What is the difference between Lucene and Elasticsearch What is the difference between Lucene and Elasticsearch elasticsearch elasticsearch

What is the difference between Lucene and Elasticsearch


Lucene is a Java library. You can include it in your project and refer to its functions using function calls.

Elasticsearch is a JSON Based, Distributed, web server built over Lucene.Though it's Lucene who is doing the actual work beneath, Elasticsearch provides us a convenient layer over Lucene. Each shard that gets created in Elasticsearch is a separate Lucene instance.So to summarize

  1. Elasticsearch is built over Lucene and provides a JSON based REST API to refer to Lucene features.
  2. Elasticsearch provides a distributed system on top of Lucene. A distributed system is not something Lucene is aware of or built for. Elasticsearch provides this abstraction of distributed structure.
  3. Elasticsearch provides other supporting features like thread-pool, queues, node/cluster monitoring API, data monitoring API, Cluster management, etc.


In addition to @Vineeth Mohan words:

High Availability: Elasticsearch is distributed, so that it can manage data replication, which means having multiple copies of data in your cluster. This enables high availability.

Powerful Query DSL:Elasticsearch offers us, JSON interface for reading and writing queries on top of Lucene. Thanks to Elasticsearch, you can write complex queries without knowing Lucene syntax.

Schemaless (Schema-Free): Fields(name,value pairs) for schema do not have to be defined before. When you index data, elasticsearch can create schema automatically at runtime, like magic.


I'll answer from a usage perspective.

Lucene is a search engine library. You'd want to use it to build your own search engine: either a new Elasticsearch or Solr competitor or something narrow for your use-case (e.g. text analysis).

Elasticsearch is a search engine. Most people use it for log aggregation, product search, or a variant of these two (e.g. social media analysis or finding relevant people for some search criteria).

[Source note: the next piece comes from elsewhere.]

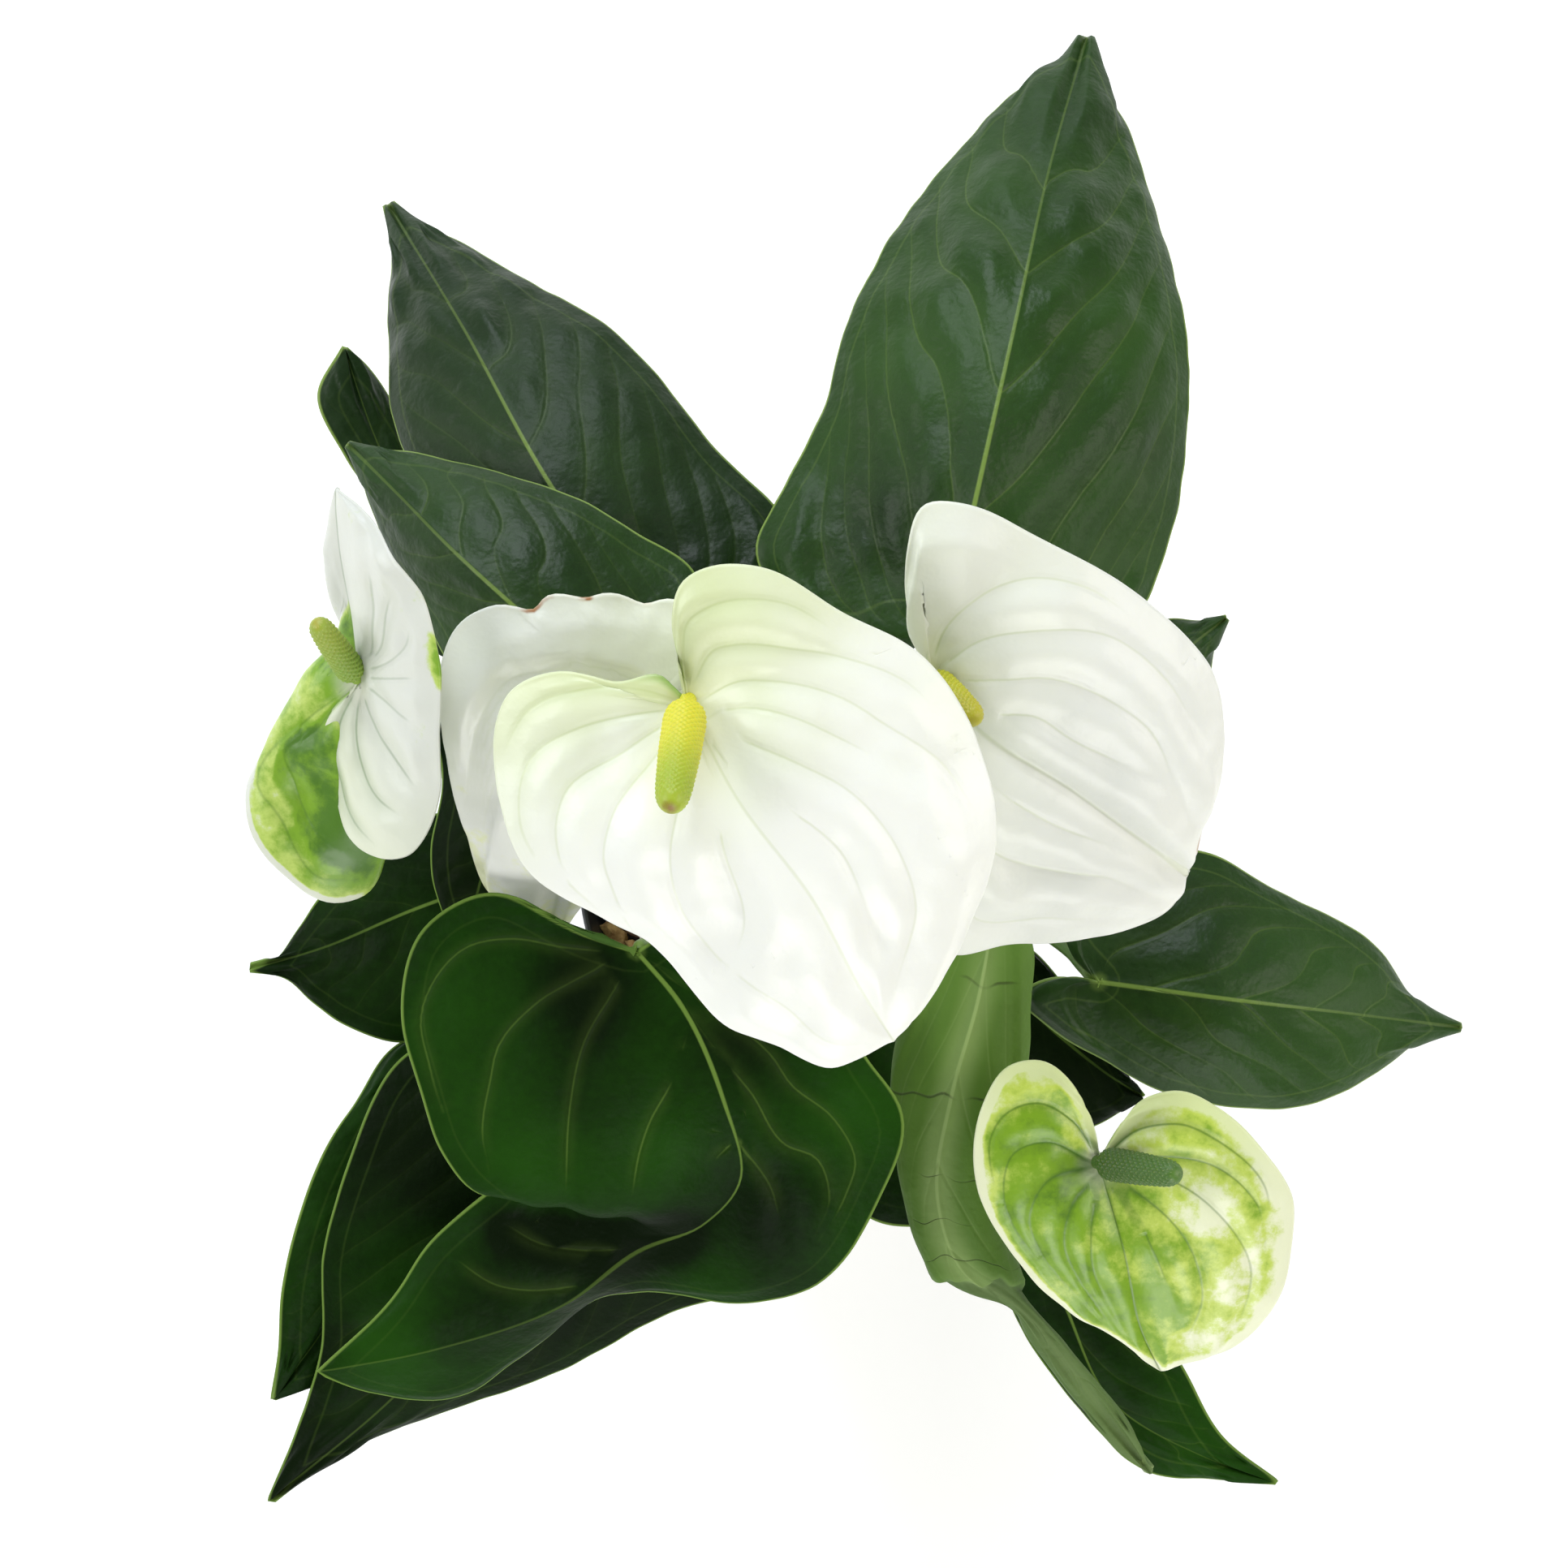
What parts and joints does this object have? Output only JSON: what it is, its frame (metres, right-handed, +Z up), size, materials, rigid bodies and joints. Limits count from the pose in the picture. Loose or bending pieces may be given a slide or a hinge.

It's built on top of Lucene, so it exposes most (though not all) of its features. It also adds a lot on top, most significantly:

  • REST API
  • query DSL
  • distributed system (sharding, replication, cluster management)
  • facets/aggregations
  • additional features for common usage (e.g. ingest processing) and management (APIs for monitoring its relevant metrics, backup and restore, etc)